The taken data have five attributes : user name, location, followers count, following count, biography (a small who am i field) and the concatenation of theirs last messages. Below is a exemple of a profile, a public person named Richard Bacon. In this example, you could figure how complex these information are. The location is quite unclear (GPS coordinates). The biography is quite small (but really clear on this example). And the content is … confusing.
id: 1351
name: richardpbacon
location: iphone 51.511682 0.224661
nbFollowing: 72
nbFollowers: 360574
bio: minor celebrity bbc radio fivelive presenter
content: yep she tweeted sunday her tweet alone theyd have
run monday news 10 asking susan boyle backlash she overrated
sounds like someone team listened 5live way work sounds like
someone news 10 team (...)
Actually, the content field displayed above was already treated. I’ve use Lucene in order to tokenize and clean the text part. Bellow is the text before and after applying Lucene in order to get tokens instead of free form text.

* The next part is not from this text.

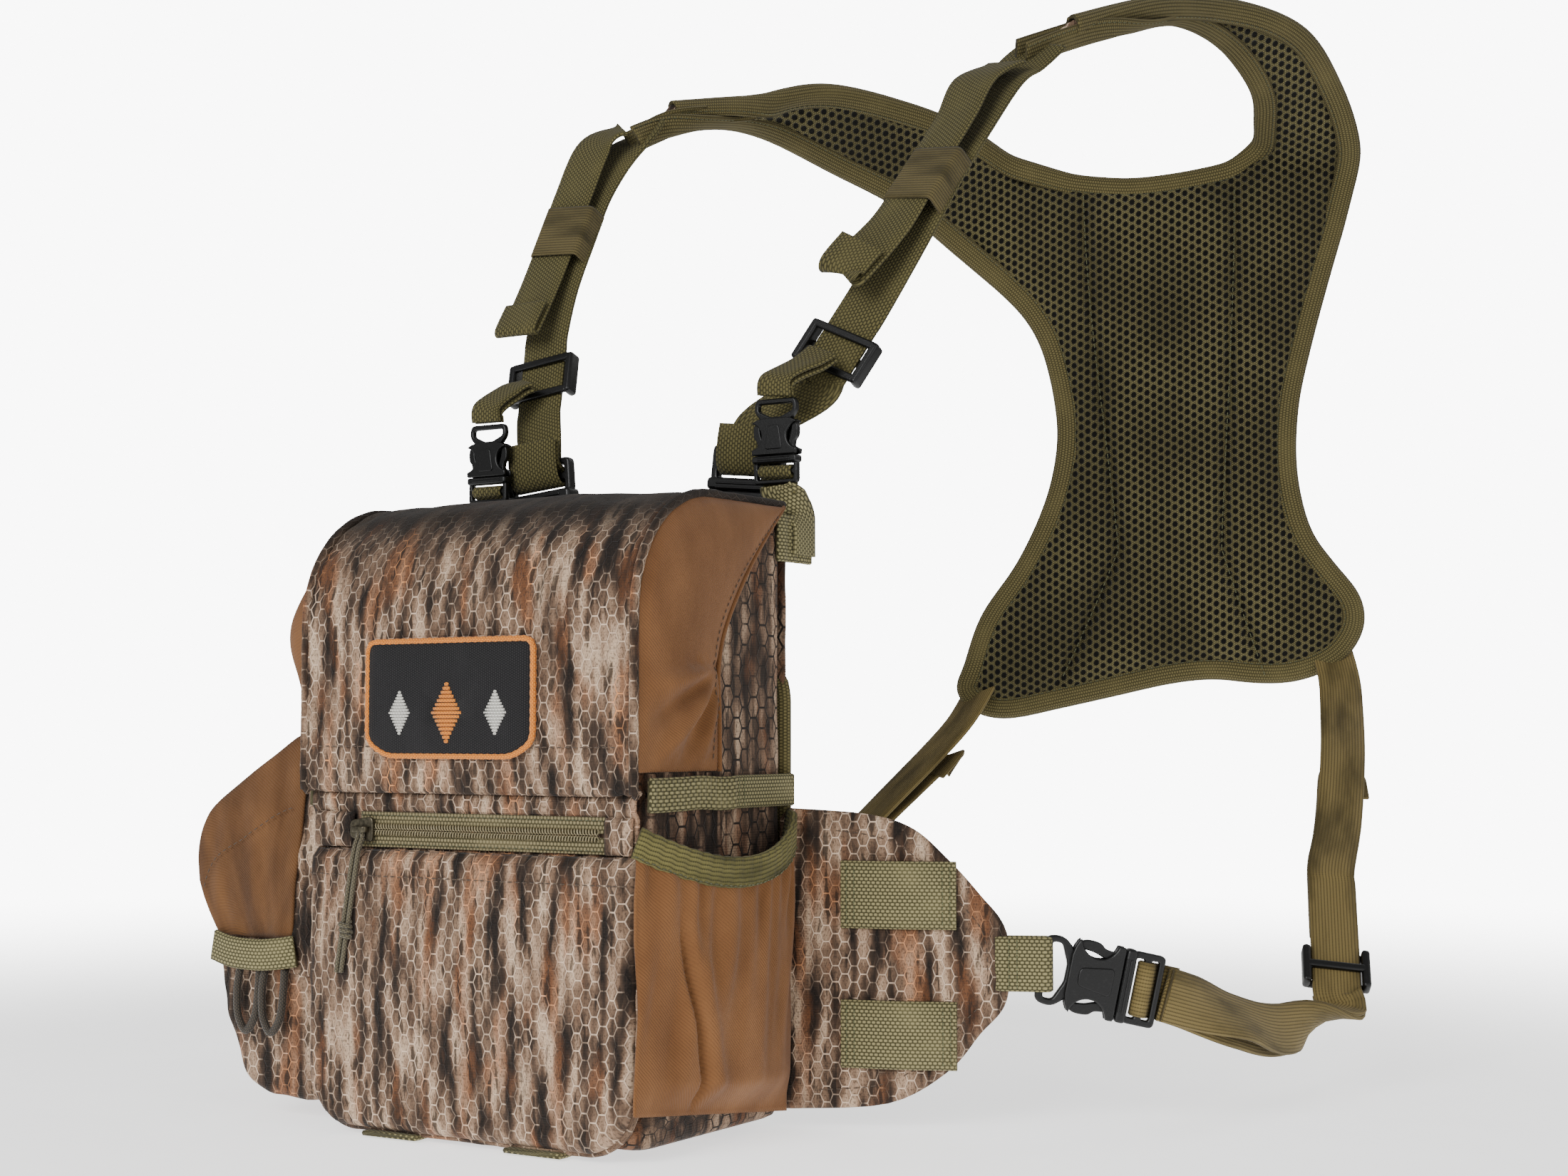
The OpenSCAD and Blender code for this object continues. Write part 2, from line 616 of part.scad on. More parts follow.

before : News at 10 asking, is there a Susan Boyle backlash / is she overrated? Sounds like someone on the team listened to 5live on the way to work. after : news 10 asking susan boyle backlash she overrated sounds like someone team listened 5live way work
As you can see, there is still a lot of meaningless tokens like 5live.
I have done a quick (not so much data, not a god algorithm, not so much cleaning) segmentation on only the biography tokens. Nevertheless, trying with 25 clusters, things start to emerge. For instance, a cluster has a high relative frequency of tokens like university, engineering, computer, student, science, studying, school. This is a students cluster (3% of my dataset). There is also a cluster for official public people (twitter, page, official, feed), some geeks clusters (one for geek users of mac or linux, one for open source software developers, another for web developers), a companies twitter account cluster (tokens like company, services, production, advertising, leading) and a photographs one (photography, make-up, light, photo, traveler).
More work has to be done, but the first insight are encouraging.